My little doggie is curled up bedside me totally unaware of anything but the fact that I am here and he is warm and cozy. His soft silky coat and beautiful markings are mesmerizing. The TV is on downstairs and one of the bowl games is about to begin. Our middle son and his wife, alumni of one of the universities playing, are with their kids and friends who are pulling for the opponent. Our son-in-law and grandson just left another of the bowl games in which their team clobbered their opponent. Meanwhile, our oldest son is at a festival in Virginia with his wife and children and he sends me pictures by text of the cuteness in action.

In many ways this night is no different than others. Except that for some reason we feel compelled to mentally and emotionally take stock of where we’ve been and where we are going to be different next year. As I end my seventh decade of life and remember my New Year’s Eves of the past, it seems they now are more like they were early in my life. It’s just not that important to me. I have no desire to celebrate. I really don’t want to hear the fireworks that I know will come, mainly because they scare the daylights out of my companion next to me.

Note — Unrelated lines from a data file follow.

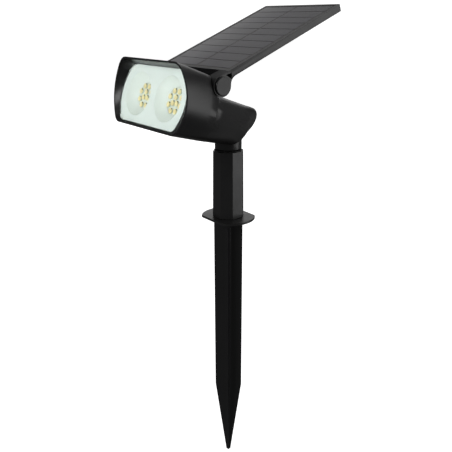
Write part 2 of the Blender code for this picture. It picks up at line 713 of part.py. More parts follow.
def make_button(rubber, head):
    """Cap in the heel: a flanged plug that its own collar keeps inside the wall."""
    collar_radius = BUTTON_RADIUS + BUTTON_PLAY + 0.0006
    collar_top = -WALL - TOUCH
    collar_low = collar_top - 0.0009
    stem_low = -WALL - BUTTON_TRAVEL - 0.0030 + BUTTON_TRAVEL + TOUCH
    cap = stack([(0.0018, stem_low), (0.0018, collar_low), (collar_radius, collar_low),
                 (collar_radius, collar_top), (BUTTON_RADIUS, collar_top),
                 (BUTTON_RADIUS, BUTTON_PROUD - 0.0006), (BUTTON_RADIUS - 0.0006, BUTTON_PROUD)], 24)
    made = piece("power_button", cap, rubber, head)
    made.matrix_local = heel_frame()


def lead(name, points, finish, head):
    """Insulated wire on a smooth curve through its points."""
    smooth = []
    ends = [points[0], *points, points[-1]]
    for a, b, c, d in zip(ends, ends[1:], ends[2:], ends[3:]):
        for i in range(5):
            t = i / 5
            smooth.append([0.5 * (2 * q + (r - p) * t + (2 * p - 5 * q + 4 * r - w) * t * t
                                  + (3 * q - p - 3 * r + w) * t ** 3)
                           for p, q, r, w in zip(a, b, c, d)])
    smooth.append(list(points[-1]))
    curve = bpy.data.curves.new(name, "CURVE")
    curve.dimensions = "3D"
    curve.bevel_depth = LEAD_RADIUS
    curve.bevel_resolution = 1
    curve.use_fill_caps = True
    spline = curve.splines.new("POLY")
    spline.points.add(len(smooth) - 1)
    for point, (x, s, u) in zip(spline.points, smooth):
        point.co = (x, -s, u, 1.0)
    curve.materials.append(finish)
    made = bpy.data.objects.new(name, curve)
    made.parent = head
    bpy.context.scene.collection.objects.link(made)


def make_leads(finishes, head):
    face = CONTROL_S - CONTROL_THICK
    end = CELL_LENGTH / 2 + LEAD_RADIUS + TOUCH
    inner_x = CONTROL_WIDTH / 2 - 0.0030
    edge_u = CELL_U + CELL_RADIUS * 0.72
    for name, side, colour in (("battery_lead_red", 1, "red"), ("battery_lead_black", -1, "dark")):
        points = [(side * (end - 0.0060), CELL_S - CELL_RADIUS - 0.0012, edge_u),
                  (side * (end - 0.0075), CELL_S - CELL_RADIUS - 0.0030, edge_u + 0.0010),
                  (side * (inner_x + 0.0035), CONTROL_S + 0.0030, edge_u + 0.0008),
                  (side * inner_x, CONTROL_S + LEAD_GAP, edge_u - 0.0010)]
        lead(name, points, finishes[colour], head)
    points = [(0.0040, BOARD_BACK - 0.0008, FACE_CENTRE + 0.0070),
              (0.0050, BOARD_BACK - 0.0030, FACE_CENTRE + 0.0078),
              (0.0070, 0.0560, CELL_U + CELL_RADIUS + 0.0028),
              (0.0080, 0.0470, CELL_U + CELL_RADIUS + 0.0022),
              (0.0080, face + 0.0030, CELL_U + CONTROL_HEIGHT / 2 - 0.0012)]
    lead("led_lead", points, finishes["dark"], head)


# ---- hinge and panel -------------------------------------------------------------------------------------
def ear_outline():
    """Ear in (p, n): the boss round the hinge axis, its top strip and the swept root."""
    top = PANEL_TOP - HAIR
    bottom = PANEL_BOTTOM + HAIR
    top_start = -math.sqrt(max(BOSS_RADIUS ** 2 - top ** 2, 0.0))
    begin = math.atan2(top, top_start)
    finish = math.radians(340)
    steps = 26
    points = [(PANEL_NEAR + EAR_ROOT, top)]
    for i in range(steps + 1):
        a = blend(begin, finish, i / steps)
        points.append((BOSS_RADIUS * math.cos(a), BOSS_RADIUS * math.sin(a)))
    last = points[-1]
    rise = (bottom - last[1]) / math.cos(math.radians(20))
    handle = (last[0] + rise * math.sin(math.radians(20)), bottom)
    end = (PANEL_NEAR + EAR_ROOT * 0.62, bottom)
    points += bezier(last, handle, end, 5)[1:]
    points.append((PANEL_NEAR + EAR_ROOT, bottom))
    return points


def panel_rectangle(inset, near=None):
    start = PANEL_NEAR + inset if near is None else near
    return rounded_rectangle((-PANEL_HALF + inset, start), (PANEL_HALF - inset, PANEL_FAR - inset),
                             max(PANEL_CORNER - inset * 0.5, 0.0006), 4)


def make_panel_frame(plastic, hinge):
    frame = piece("panel_frame", prism(panel_rectangle(0.0), PANEL_BOTTOM, PANEL_TOP, "Z"),
                  plastic, hinge)
    cap_seat = PANEL_HALF - CAP_PLUG - TOUCH
    head_seat = EAR_INNER + EAR_WEB
    for sign in (1, -1):
        low, high = sorted((sign * EAR_INNER, sign * (PANEL_HALF - HAIR)))
        join(frame, tool("ear", prism(ear_outline(), low, high, "X"), hinge), flush=True)
        bores = ((CAP_RADIUS - 0.0008 + TOUCH, cap_seat, PANEL_HALF + 0.001),
                 (PIN_HEAD + TOUCH, head_seat, cap_seat + 0.0005),
                 (PIN_RADIUS + TOUCH, EAR_INNER - 0.001, head_seat + 0.0005))
        for radius, start, end in bores:
            low, high = sorted((sign * start, sign * end))
            cut(frame, tool("ear_bore", cylinder(radius, low, high, "X", ROUND), hinge))
        recess = [(0.0050, 0.0053), (0.0098, 0.0046), (0.0083, 0.0009)]
        low, high = sorted((sign * (PANEL_HALF - 0.0050), sign * (PANEL_HALF + 0.001)))
        cut(frame, tool("ear_recess", prism(recess, low, high, "X"), hinge))
    top = prism(panel_rectangle(PANEL_BORDER), LEDGE_TOP, PANEL_TOP + 0.001, "Z")
    cut(frame, tool("laminate_seat", top, hinge))
    floor = prism(panel_rectangle(PANEL_BORDER, PANEL_NEAR + EAR_ROOT + 0.0012),
                  PANEL_BOTTOM - 0.001, LEDGE_TOP - LEDGE_THICK, "Z")
    cut(frame, tool("cover_seat", floor, hinge))
    window = prism(panel_rectangle(PANEL_BORDER + LEDGE_WIDTH, PANEL_NEAR + EAR_ROOT + LEDGE_WIDTH),
                   LEDGE_TOP - LEDGE_THICK - 0.001, LEDGE_TOP + 0.001, "Z")
    cut(frame, tool("panel_window", window, hinge))
    for x, p in cover_screw_places():
        hole = cylinder(COVER_SCREW_SHANK + TOUCH, PANEL_BOTTOM, LEDGE_TOP - 0.0003, "Z", 12, (x, p))
        cut(frame, tool("screw_hole", hole, hinge))


def cover_near():
    return PANEL_NEAR + EAR_ROOT + 0.0012 + TOUCH


def cover_screw_places():
    x = PANEL_HALF - PANEL_BORDER - LEDGE_WIDTH / 2
    near = cover_near() + 0.0040
    far = PANEL_FAR - PANEL_BORDER - LEDGE_WIDTH / 2
    return [(x, near), (-x, near), (x, far), (-x, far)]


def make_panel_inside(finishes, hinge):
    laminate = prism(panel_rectangle(PANEL_BORDER + TOUCH), LAMINATE_BOTTOM, LAMINATE_TOP, "Z")
    piece("solar_laminate", laminate, finishes["solar"], hinge)

    cover_low = PANEL_BOTTOM + TOUCH
    cover = piece("panel_back_cover",
                  prism(panel_rectangle(PANEL_BORDER + TOUCH, cover_near()), cover_low,
                        cover_low + COVER_THICK, "Z"), finishes["plastic"], hinge)
    for x, p in cover_screw_places():
        hole = cylinder(COVER_SCREW_SHANK + TOUCH, cover_low - 0.001, cover_low + COVER_THICK + 0.001,
                        "Z", 12, (x, p))
        cut(cover, tool("cover_hole", hole, hinge))

    names = ("cover_screw_near_right", "cover_screw_near_left",
             "cover_screw_far_right", "cover_screw_far_left")
    for name, (x, p) in zip(names, cover_screw_places()):
        body = screw(COVER_SCREW_HEAD, 0.0008, COVER_SCREW_SHANK, 0.0018, 12)
        place = Matrix.Translation((x, p, cover_low - TOUCH)) @ Matrix.Rotation(math.pi, 4, "X")
        piece(name, turn_mesh(body, place), finishes["steel"], hinge)

    near = PANEL_NEAR + EAR_ROOT + LEDGE_WIDTH + 0.0020
    solder_top = LAMINATE_BOTTOM - TOUCH
    piece("solder_board", box((-0.0080, near, solder_top - 0.0008), (0.0080, near + 0.0100, solder_top)),
          finishes["board"], hinge)


def make_hinge_hardware(finishes, head, hinge):
    for sign, side in ((1, "right"), (-1, "left")):
        along = Matrix.Rotation(sign * math.pi / 2, 4, "Y")
        middle = Matrix.Translation((0.0, -HINGE_S, HINGE_U))
        inner = PIN_RADIUS + TOUCH
        insert_low = BARREL_HALF - PIN_ENGAGE
        sleeve = turned([(inner, insert_low), (INSERT_RADIUS, insert_low),
                         (INSERT_RADIUS, BARREL_HALF - TOUCH), (inner, BARREL_HALF - TOUCH)],
                        SMALL_ROUND)
        piece(f"hinge_insert_{side}", turn_mesh(sleeve, middle @ along), finishes["brass"], head)

        low = BARREL_HALF + TOUCH
        high = low + WASHER_THICK
        washer = turned([(inner, low), (WASHER_RADIUS, low), (WASHER_RADIUS, high), (inner, high)], 24)
        piece(f"hinge_washer_{side}", turn_mesh(washer, middle @ along), finishes["rubber"], head)

        seat = EAR_INNER + EAR_WEB + TOUCH
        pin = screw(PIN_HEAD, PIN_HEAD_THICK, PIN_RADIUS, seat - BARREL_HALF + PIN_ENGAGE - 0.0010)
        place = middle @ along @ Matrix.Translation((0.0, 0.0, seat))
        piece(f"hinge_screw_{side}", turn_mesh(pin, place), finishes["steel"], head)

        plug_radius = CAP_RADIUS - 0.0008
        start = PANEL_HALF - CAP_PLUG
        face = PANEL_HALF + CAP_PROUD
        cap = stack([(plug_radius, start), (plug_radius, PANEL_HALF + TOUCH),
                     (CAP_RADIUS, PANEL_HALF + TOUCH), (CAP_RADIUS, face - 0.0003),
                     (CAP_RADIUS - 0.0003, face)])
        piece(f"hinge_cap_{side}", turn_mesh(cap, along), finishes["plastic"], hinge)


def build():
    clear_scene()
    finishes = {
        "plastic": material("black_plastic", (0.022, 0.022, 0.023), 0.42),
        "rubber": material("black_rubber", (0.016, 0.016, 0.016), 0.75),
        "clear": material("clear_lens", (0.95, 0.98, 0.97), 0.06),
        "silicone": material("white_silicone", (0.80, 0.82, 0.80), 0.6),
        "reflector": material("white_reflector", (0.86, 0.90, 0.88), 0.35),
        "led": material("led_board_white", (0.84, 0.86, 0.80), 0.5),
        "board": material("board_green", (0.05, 0.20, 0.09), 0.5),
        "wrap": material("cell_wrap", (0.05, 0.22, 0.45), 0.35),
        "cradle": material("cradle_plastic", (0.06, 0.06, 0.065), 0.5),
        "switch": material("switch_black", (0.03, 0.03, 0.03), 0.5),
        "red": material("lead_red", (0.55, 0.02, 0.02), 0.5),
        "dark": material("lead_black", (0.02, 0.02, 0.02), 0.5),
        "steel": material("screw_steel", (0.60, 0.60, 0.60), 0.3, 1.0),
        "brass": material("insert_brass", (0.72, 0.53, 0.24), 0.3, 1.0),
        "solar": material("solar_cells", (0.030, 0.028, 0.040), 0.25),
    }
    make_spike(finishes["plastic"])
    make_pole(finishes["plastic"])
    head = empty("head_frame", (0.0, 0.0, POLE_TOP), -HEAD_TILT)
    make_housing(finishes["plastic"], head)
    make_neck_seals(finishes["rubber"])
    make_lens_stack(finishes, head)
    make_led_board(finishes["led"], head)
    make_board_screws(finishes["steel"], head)
    make_electronics(finishes, head)
    make_leads(finishes, head)
    make_button(finishes["rubber"], head)
    hinge = empty("panel_hinge", (0.0, -HINGE_S, HINGE_U), HEAD_TILT + PANEL_TILT, head)
    make_panel_frame(finishes["plastic"], hinge)
    make_panel_inside(finishes, hinge)
    make_hinge_hardware(finishes, head, hinge)


build()
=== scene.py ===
import json
import math

import bmesh
import bpy
from bpy.props import FloatProperty, FloatVectorProperty, IntProperty, PointerProperty
from mathutils import Matrix, Vector


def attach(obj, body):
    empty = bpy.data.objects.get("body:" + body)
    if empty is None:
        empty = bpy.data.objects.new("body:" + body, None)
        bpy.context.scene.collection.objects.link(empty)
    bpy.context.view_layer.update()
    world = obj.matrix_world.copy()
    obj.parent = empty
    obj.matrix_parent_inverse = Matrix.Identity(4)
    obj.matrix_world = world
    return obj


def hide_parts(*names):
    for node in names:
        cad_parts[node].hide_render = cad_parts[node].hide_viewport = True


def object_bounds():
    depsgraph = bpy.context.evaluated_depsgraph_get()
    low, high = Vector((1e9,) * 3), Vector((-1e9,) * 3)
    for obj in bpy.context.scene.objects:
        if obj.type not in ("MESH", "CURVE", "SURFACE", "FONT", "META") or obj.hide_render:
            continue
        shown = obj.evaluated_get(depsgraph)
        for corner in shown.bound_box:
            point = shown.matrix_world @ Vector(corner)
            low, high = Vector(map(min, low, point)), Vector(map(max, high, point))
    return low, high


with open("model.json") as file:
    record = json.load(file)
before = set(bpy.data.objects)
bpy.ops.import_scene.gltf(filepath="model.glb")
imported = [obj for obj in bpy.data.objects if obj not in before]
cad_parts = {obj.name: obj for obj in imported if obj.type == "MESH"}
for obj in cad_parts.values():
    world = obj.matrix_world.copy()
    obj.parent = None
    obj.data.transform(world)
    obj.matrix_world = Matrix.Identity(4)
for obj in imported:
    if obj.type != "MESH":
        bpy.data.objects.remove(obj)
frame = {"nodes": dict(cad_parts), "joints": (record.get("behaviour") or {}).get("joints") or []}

bl_info = {
    "name": "Solar Garden Spotlight",
    "version": (1, 0, 0),
    "blender": (4, 5, 0),
    "location": "View3D > Sidebar > Garden Light",
    "description": "Finishes and fine parts for a solar garden spotlight on a ground spike",
    "category": "Object",
}

CAD_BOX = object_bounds()
NODES = frame["nodes"]
JOINTS = {joint["name"]: joint for joint in frame["joints"]}

# Angles of the two working frames: the lamp head looks up, the panel leans back.
HEAD_TILT = math.radians(18.3)
PANEL_TILT = math.radians(21.8)

# Joining and smoothing of the CAD meshes' copies.
MERGE = 1.0e-6
FLAT_ANGLE = math.radians(0.6)

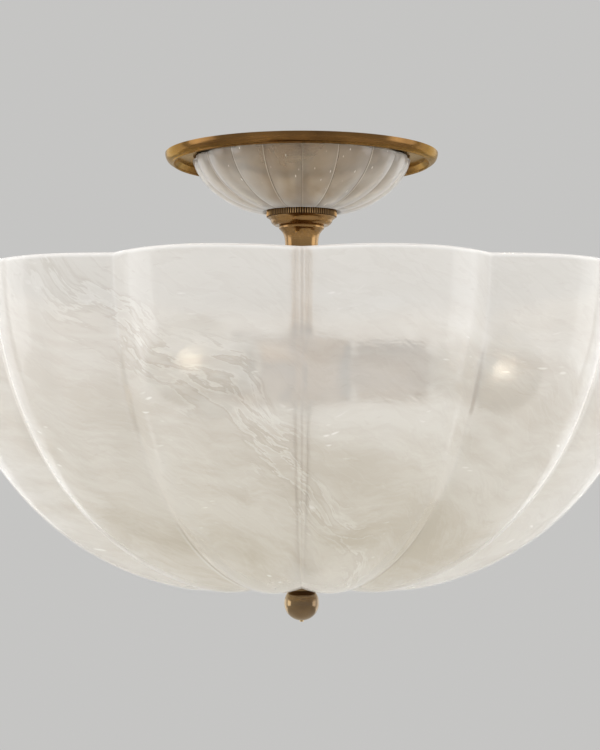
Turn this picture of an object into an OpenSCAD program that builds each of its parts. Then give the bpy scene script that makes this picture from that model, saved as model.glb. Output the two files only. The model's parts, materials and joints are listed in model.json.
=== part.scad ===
// Semi-flush ceiling light with a lobed glass bowl, in millimetres.
// The origin is the centre of the strap's upper face, in the plane of the ceiling, and +Z points up.
// Creases of both glasses start at the front, at -Y, and the first socket points along +X.

/* [Ceiling strap] */
// Spacing of the two slots that take the outlet box screws
slot_spacing = 88.9; // [76:0.1:96]
// Length of each slot from end to end
slot_l = 14; // [8:0.5:18]
// Width of each slot
slot_w = 4.8; // [4:0.1:6]
// Metal left past each slot
strap_end = 3; // [2:0.5:8]
// Width of the strap
strap_w = 19; // [17:0.5:26]
// Thickness of the strap
strap_t = 1.6; // [1.2:0.1:2]
// Distance of the grounding screw from the stem
ground_x = 20; // [16:0.5:24]
// Shank diameter of the grounding screw
ground_d = 4.8; // [4:0.1:6]
// Head diameter of the grounding screw
ground_head_d = 9.5; // [8:0.1:11]
// Head height of the grounding screw
ground_head_h = 3; // [2:0.1:4]

/* [Stem] */
// Outside diameter of the stem tube
stem_d = 9.6; // [8:0.1:10]
// Bore of the stem tube, which carries the wires
stem_bore_d = 6.4; // [4:0.1:6.8]
// Length of stem that stands out of the top locknut
stem_proud = 2.4; // [1:0.1:6]
// Length of stem inside the hub, below its top wall
stem_in_hub = 7; // [5:0.5:10]
// Width across the flats of the locknuts on the stem
nut_af = 14; // [13:0.5:16]
// Height of the locknuts on the stem
nut_h = 3.2; // [2.5:0.1:4]
// Radial clearance of a thread or pin in its hole
thread_gap = 0.05; // [0.02:0.01:0.1]

/* [Canopy pan] */
// Outside diameter of the brass pan at the ceiling
pan_d = 193.4; // [180:0.2:220]
// Depth of the pan from the ceiling to the bottom of its bead
pan_depth = 7.4; // [6.5:0.1:12]
// Wall of the pan
pan_wall = 1.2; // [0.8:0.1:1.6]
// Width of the rounded lip between the edge and the bead
lip_w = 5; // [4:0.1:8]
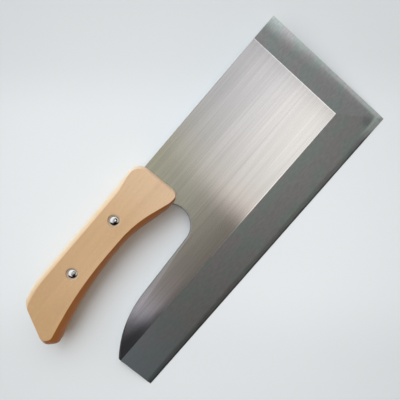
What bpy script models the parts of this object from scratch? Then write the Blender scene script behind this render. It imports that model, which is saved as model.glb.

But lest you think I’m the Scrooge of New Year’s, please read on. What’s prompting me to write is three simple things. First, I want to write something this New Year’s Eve because when I write it somehow makes the intangible become tangible. Second, I told myself I would write the blog each month, and December ends tonight. But last and most important, I’ve boiled all this New Year’s Eve hoopla down to one key, life-
changing thought.

When I was a little girl, there was a book I loved that I will tell you about another time. But the subject of that book helped craft who I am. And it was reinforced throughout my life by my Dad, even until his last days. My father was a big man, a tall, blonde-haired, blue-eyed Texan. You noticed him when he walked into a room. But he went from being a strong, healthy man all the time I knew him to one who could do nothing for himself in his last months. And yet even in this weakened state, my Dad was able to say, “The good outweighs the bad.”

As we think about our year that has passed and the one that is coming, and as we think of the soldiers or the homeless or sick, and of all their sorrows and joys, can we say, “The good outweighs the bad”?

Martha Washington once said, “I have learned that the greater part of our misery or unhappiness is determined not by our circumstance but by our disposition.” I wonder what would happen if we spent this next year looking for the good that my 91-year-old father and Martha Washington found.